• **Supplied records**:
============

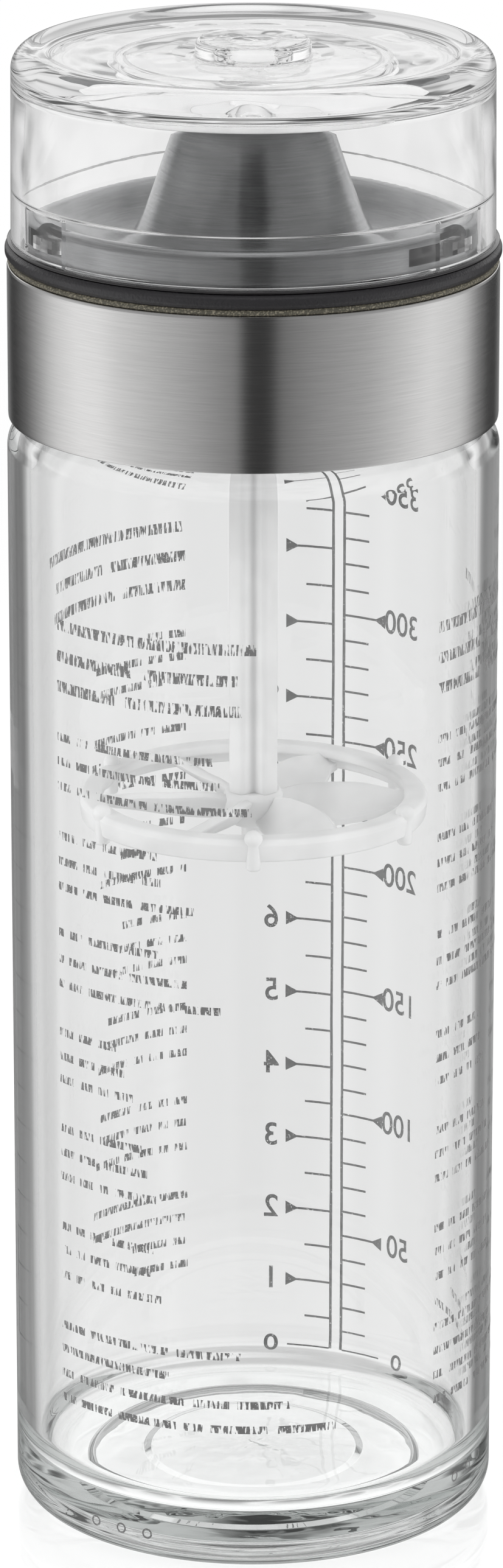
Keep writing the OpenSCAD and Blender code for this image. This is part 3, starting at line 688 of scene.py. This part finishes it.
# ---- Steel sleeve ----------------------------------------------------------
# Stainless steel band, rolled and pressed over the collar, brushed round the
# bottle's axis. Its edges are broken, not sharp.
def brushing_group():
    """Fine grain that runs round the axis: shade, roughness and height over the surface."""
    tree = bpy.data.node_groups.new("round_brushing", "ShaderNodeTree")
    for name, default in (("Grain", 1.0), ("Cloud", 0.1), ("Base Roughness", 0.3)):
        tree.interface.new_socket(name=name, in_out="INPUT", socket_type="NodeSocketFloat").default_value = default
    for name in ("Shade", "Roughness", "Height"):
        tree.interface.new_socket(name=name, in_out="OUTPUT", socket_type="NodeSocketFloat")
    given = tree.nodes.new("NodeGroupInput")
    made = tree.nodes.new("NodeGroupOutput")
    place = tree.nodes.new("ShaderNodeTexCoord").outputs["Object"]
    streaks = []
    for scale in ((90, 90, 4200), (300, 300, 11000)):
        stretch = tree.nodes.new("ShaderNodeMapping")
        stretch.inputs["Scale"].default_value = scale
        link(tree, place, stretch.inputs["Vector"])
        noise = tree.nodes.new("ShaderNodeTexNoise")
        noise.inputs["Scale"].default_value = 1.0
        noise.inputs["Detail"].default_value = 3.0
        noise.inputs["Roughness"].default_value = 0.6
        link(tree, stretch.outputs[0], noise.inputs["Vector"])
        streaks.append(noise.outputs["Fac"])
    fine = math_node(tree, "ADD", math_node(tree, "MULTIPLY", streaks[0], 0.5),
                     math_node(tree, "MULTIPLY", streaks[1], 0.5))
    cloud = tree.nodes.new("ShaderNodeTexNoise")
    cloud.inputs["Scale"].default_value = 70.0
    link(tree, place, cloud.inputs["Vector"])
    lift = math_node(tree, "MULTIPLY", math_node(tree, "SUBTRACT", fine, 0.5), given.outputs["Grain"])
    haze = math_node(tree, "MULTIPLY", math_node(tree, "SUBTRACT", cloud.outputs["Fac"], 0.5), given.outputs["Cloud"])
    link(tree, math_node(tree, "ADD", math_node(tree, "ADD", lift, haze), 1.0), made.inputs["Shade"])
    uneven = math_node(tree, "MULTIPLY", lift, 0.25)
    link(tree, math_node(tree, "ADD", given.outputs["Base Roughness"], uneven), made.inputs["Roughness"])
    link(tree, fine, made.inputs["Height"])
    return tree


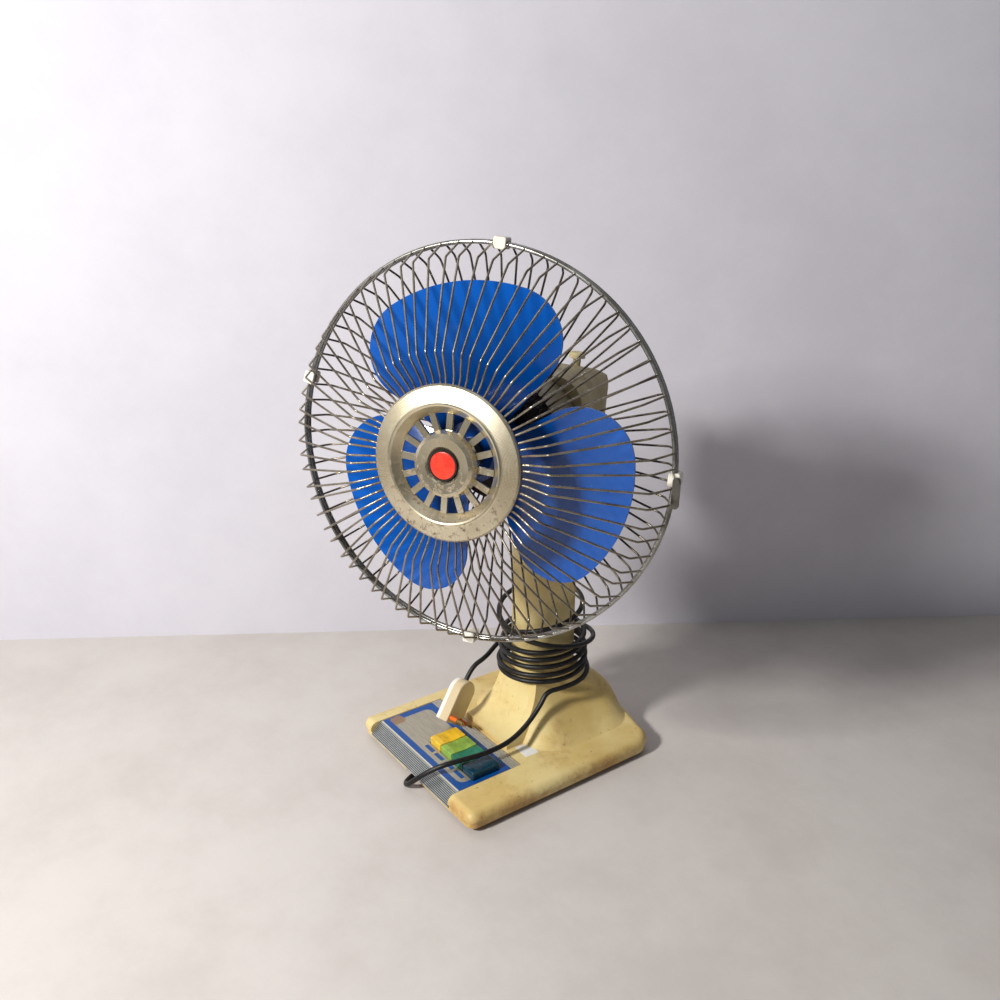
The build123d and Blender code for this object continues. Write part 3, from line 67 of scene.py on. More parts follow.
# ---- Cord ------------------------------------------------------------------------------
CORD_D = 5.5                                   # millimetres, like all of the cord's numbers
COIL_START, COIL_END = 216.0, -14.0            # degrees round the neck
STACK_TURNS = 7
STACK_RADIUS, STACK_SPREAD = 44.0, 5.5         # of the top turn, and what the lowest adds
STACK_FOOT, QUARTER_RISE = 82.0, 2.1           # height of the lowest turn, rise in a quarter
STACK_WAVE, WAVE_STEP = 1.2, 0.9
STACK_LEAN, LEAN_SIDE = 2.5, 45                # how much the turns lean, and to which side
NURBS_SHRINK = 0.9665                          # a turn drawn by 12 points lies inside them
COIL_STEP = 30                                 # degrees between those points
LOOSE = (                                      # radius and height at each quarter turn
    (57.0, 97.0), (57.0, 112.0), (55.5, 127.0), (52.5, 141.0),
    (48.0, 158.0), (44.0, 172.0), (42.5, 163.0), (42.5, 148.0),
)
BASE_STRETCH = (
    (46.0, -38.0, 68.0), (47.5, -60.0, 49.0), (49.5, -86.0, 39.5), (48.5, -121.0, 39.0),
    (41.0, -152.0, 38.5), (30.0, -169.0, 30.0), (18.0, -181.0, 16.0), (8.0, -186.0, 5.5),
    (-1.5, -180.0, 2.9), (-8.0, -163.0, 3.0),
)
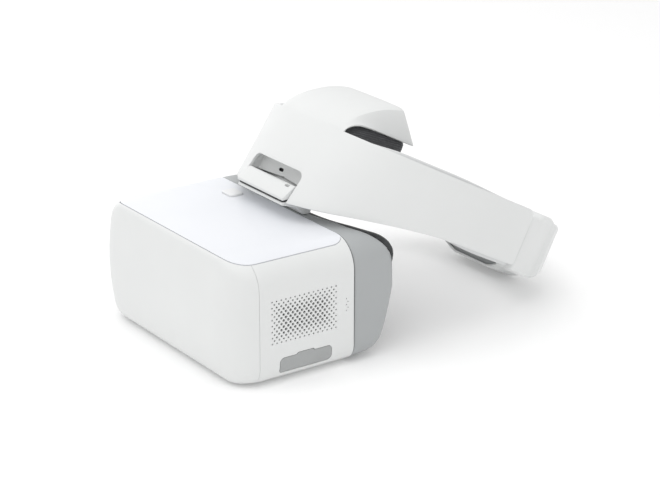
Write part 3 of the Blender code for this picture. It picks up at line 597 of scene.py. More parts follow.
def block(name, low, high):
    """A cutting tool between two corners of the visor's frame."""
    bm = bmesh.new()
    size = [b - a for a, b in zip(low, high)]
    centre = [(a + b) / 2 for a, b in zip(low, high)]
    bmesh.ops.create_cube(bm, size=1.0, matrix=at_visor(*centre) @ Matrix.Diagonal((*size, 1)))
    return made(name, bm, None)


def side_window(grow, y0, y1, z0, z1, radius, side=1):
    """A rounded window through one side of the visor."""
    outline = rounded(y0 - grow, z0 - grow, y1 + grow, z1 + grow, radius + grow)
    return slab("window", outline, 30.0, at_visor(side * 95, 0, 0, ON_SIDE))


def port_outline(grow):
    """The port flap: a rounded bar with a low grip in the middle of its top edge."""
    lower = [*arc(42.4, 11.6, 2.6 + grow, 180, 270, 4), *arc(81, 12.6, 3.6 + grow, 270, 360, 4)]
    upper = [*arc(81.4, 17.2, 3.2 + grow, 0, 90, 4), (69.6 + grow, 20.4 + grow), (68.4 + grow, 21.7 + grow),
             (55.8 - grow, 21.7 + grow), (54.2 - grow, 20.4 + grow), *arc(43.4, 16.9, 3.5 + grow, 90, 180, 4)]
    return lower + upper


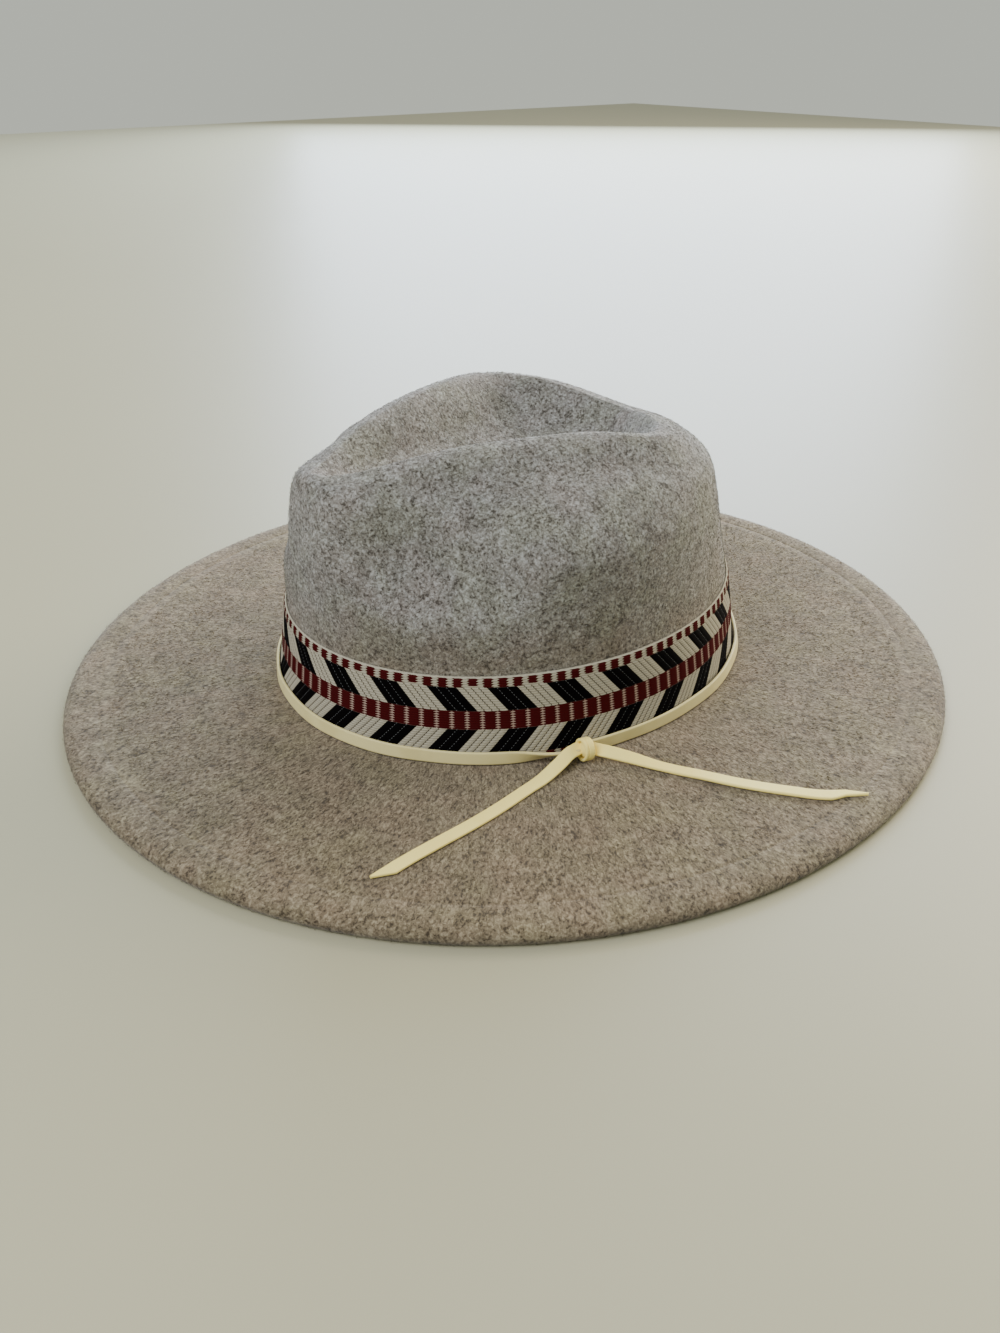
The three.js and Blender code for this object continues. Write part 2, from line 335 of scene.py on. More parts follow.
class Shader:
    """A material's nodes, with one call for each kind that the hat's finishes use."""

    def __init__(self, name: str) -> None:
        """Start a material with one plain surface shader.

        Args:
            name: The material's name.
        """
        self.material = bpy.data.materials.new(name)
        self.material.use_nodes = True
        self.tree = self.material.node_tree
        self.surface = self.tree.nodes["Principled BSDF"]

    def node(self, kind: str, inputs: dict[int | str, object] | None = None,
             **settings: object) -> bpy.types.Node:
        """Add a node.

        Args:
            kind: Its type.
            inputs: What its sockets are fed, by number or name.
            settings: Its properties.

        Returns:
            The node.
        """
        made = self.tree.nodes.new(kind)
        for key, value in settings.items():
            setattr(made, key, value)
        for key, source in (inputs or {}).items():
            self.feed(source, made.inputs[key])
        return made

    def feed(self, source: object, target: bpy.types.NodeSocket) -> None:
        """Link a socket, or set a plain value.

        Args:
            source: A socket or a plain value.
            target: The socket that it goes to.
        """
        if isinstance(source, bpy.types.NodeSocket):
            self.tree.links.new(source, target)
        else:
            target.default_value = source

    def set(self, **values: object) -> None:
        """Set sockets of the surface shader by name, with underscores for spaces."""
        for key, value in values.items():
            self.feed(value, self.surface.inputs[key.replace("_", " ")])

    def math(self, operation: str, first: object, second: object = 0.0) -> bpy.types.NodeSocket:
        """Work out one value from two."""
        return self.node("ShaderNodeMath", {0: first, 1: second}, operation=operation).outputs[0]

    def plus(self, first: object, second: object) -> bpy.types.NodeSocket:
        """Sum of two values."""
        return self.math("ADD", first, second)

    def minus(self, first: object, second: object) -> bpy.types.NodeSocket:
        """First value less the second."""
        return self.math("SUBTRACT", first, second)

    def times(self, first: object, second: object) -> bpy.types.NodeSocket:
        """Product of two values, which is 1 where both are 1."""
        return self.math("MULTIPLY", first, second)

    def size(self, value: object) -> bpy.types.NodeSocket:
        """Value without its sign."""
        return self.math("ABSOLUTE", value)

    def wrapped(self, value: object, size: float) -> bpy.types.NodeSocket:
        """What is left of a value over whole repeats, never below 0."""
        return self.math("FLOORED_MODULO", value, size)

    def above(self, value: object, edge: float, softness: float = 0.05) -> bpy.types.NodeSocket:
        """0 below an edge and 1 above it, with a soft change between.

        Args:
            value: The value.
            edge: The edge.
            softness: Half of the width of the change.

        Returns:
            The share.
        """
        ends = {"Value": value, "From Min": edge - softness, "From Max": edge + softness}
        return self.node("ShaderNodeMapRange", ends,
                         interpolation_type="SMOOTHSTEP").outputs["Result"]

    def below(self, value: object, edge: float, softness: float = 0.05) -> bpy.types.NodeSocket:
        """1 below an edge and 0 above it, with a soft change between."""
        return self.minus(1.0, self.above(value, edge, softness))

    def within(self, value: object, low: float, high: float,
               softness: float = 0.05) -> bpy.types.NodeSocket:
        """1 between two edges and 0 outside them, with soft changes."""
        return self.times(self.above(value, low, softness), self.below(value, high, softness))

    def blend(self, kind: str, share: object, first: object, second: object,
              **settings: object) -> bpy.types.NodeSocket:
        """Mix two values by a share of the second.

        Args:
            kind: Kind of the values, which is also the type of their sockets.
            share: Share of the second.
            first: First value.
            second: Second value.
            settings: Properties of the mixing node.

        Returns:
            The mixed value.
        """
        made = self.node("ShaderNodeMix", {"Factor": share}, data_type=kind, **settings)
        sockets = [entry for entry in made.inputs if entry.type == kind][-2:]
        for source, socket in zip((first, second), sockets):
            self.feed(source, socket)
        return [entry for entry in made.outputs if entry.type == kind][0]

    def mix(self, share: object, first: object, second: object,
            blend: str = "MIX") -> bpy.types.NodeSocket:
        """Mix two colours by a share of the second.

        Args:
            share: Share of the second.
            first: First colour, plain or a socket.
            second: Second colour.
            blend: Way of mixing.

        Returns:
            The colour.
        """
        colours = [entry if isinstance(entry, bpy.types.NodeSocket) else (*entry, 1.0)
                   for entry in (first, second)]
        return self.blend("RGBA", share, *colours, blend_type=blend)

    def place(self) -> bpy.types.NodeSocket:
        """Place on the piece, in metres."""
        return self.node("ShaderNodeTexCoord").outputs["Object"]

    def split(self, vector: bpy.types.NodeSocket) -> bpy.types.bpy_prop_collection:
        """The three parts of a vector."""
        return self.node("ShaderNodeSeparateXYZ", {0: vector}).outputs

    def noise(self, vector: bpy.types.NodeSocket, scale: float, detail: float = 2.0,
              roughness: float = 0.5, distortion: float = 0.0) -> bpy.types.NodeSocket:
        """Cloudy noise from 0 to 1.

        Args:
            vector: Coordinates.
            scale: How fine it is.
            detail: Layers of finer noise.
            roughness: Weight of each finer layer.
            distortion: How far it is bent.

        Returns:
            The noise.
        """
        inputs = {"Vector": vector, "Scale": scale, "Detail": detail, "Roughness": roughness,
                  "Distortion": distortion}
        return self.node("ShaderNodeTexNoise", inputs).outputs["Fac"]

    def ramp(self, value: object, stops: tuple[tuple[float, Colour], ...]) -> bpy.types.NodeSocket:
        """Colour that changes evenly through stops.

        Args:
            value: The value that the colour follows.
            stops: Values and their colours.

        Returns:
            The colour.
        """
        made = self.node("ShaderNodeValToRGB", {"Fac": value})
        steps = made.color_ramp.elements
        while len(steps) < len(stops):
            steps.new(0.5)
        for entry, (position, colour) in zip(steps, stops):
            entry.position = position
            entry.color = (*colour, 1.0)
        return made.outputs["Color"]

    def bump(self, height: bpy.types.NodeSocket, depth_mm: float, strength: float) -> None:
        """Give the surface a fine relief."""
        inputs = {"Strength": strength, "Distance": depth_mm * MM, "Height": height}
        self.set(Normal=self.node("ShaderNodeBump", inputs).outputs["Normal"])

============

• **Instruction**: Set down, exactly and alone, the run of lines from the line that has "The build123d and" to the line that has "return made(name, bm, None)".

• **Task result**:
The build123d and Blender code for this object continues. Write part 3, from line 67 of scene.py on. More parts follow.
# ---- Cord ------------------------------------------------------------------------------
CORD_D = 5.5                                   # millimetres, like all of the cord's numbers
COIL_START, COIL_END = 216.0, -14.0            # degrees round the neck
STACK_TURNS = 7
STACK_RADIUS, STACK_SPREAD = 44.0, 5.5         # of the top turn, and what the lowest adds
STACK_FOOT, QUARTER_RISE = 82.0, 2.1           # height of the lowest turn, rise in a quarter
STACK_WAVE, WAVE_STEP = 1.2, 0.9
STACK_LEAN, LEAN_SIDE = 2.5, 45                # how much the turns lean, and to which side
NURBS_SHRINK = 0.9665                          # a turn drawn by 12 points lies inside them
COIL_STEP = 30                                 # degrees between those points
LOOSE = (                                      # radius and height at each quarter turn
    (57.0, 97.0), (57.0, 112.0), (55.5, 127.0), (52.5, 141.0),
    (48.0, 158.0), (44.0, 172.0), (42.5, 163.0), (42.5, 148.0),
)
BASE_STRETCH = (
    (46.0, -38.0, 68.0), (47.5, -60.0, 49.0), (49.5, -86.0, 39.5), (48.5, -121.0, 39.0),
    (41.0, -152.0, 38.5), (30.0, -169.0, 30.0), (18.0, -181.0, 16.0), (8.0, -186.0, 5.5),
    (-1.5, -180.0, 2.9), (-8.0, -163.0, 3.0),
)
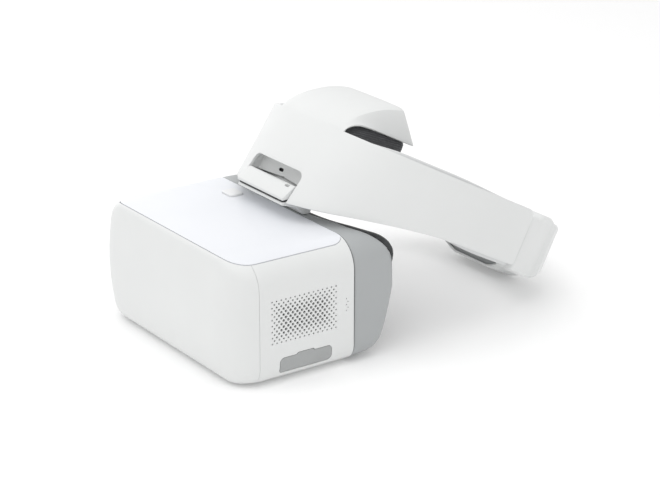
Write part 3 of the Blender code for this picture. It picks up at line 597 of scene.py. More parts follow.
def block(name, low, high):
    """A cutting tool between two corners of the visor's frame."""
    bm = bmesh.new()
    size = [b - a for a, b in zip(low, high)]
    centre = [(a + b) / 2 for a, b in zip(low, high)]
    bmesh.ops.create_cube(bm, size=1.0, matrix=at_visor(*centre) @ Matrix.Diagonal((*size, 1)))
    return made(name, bm, None)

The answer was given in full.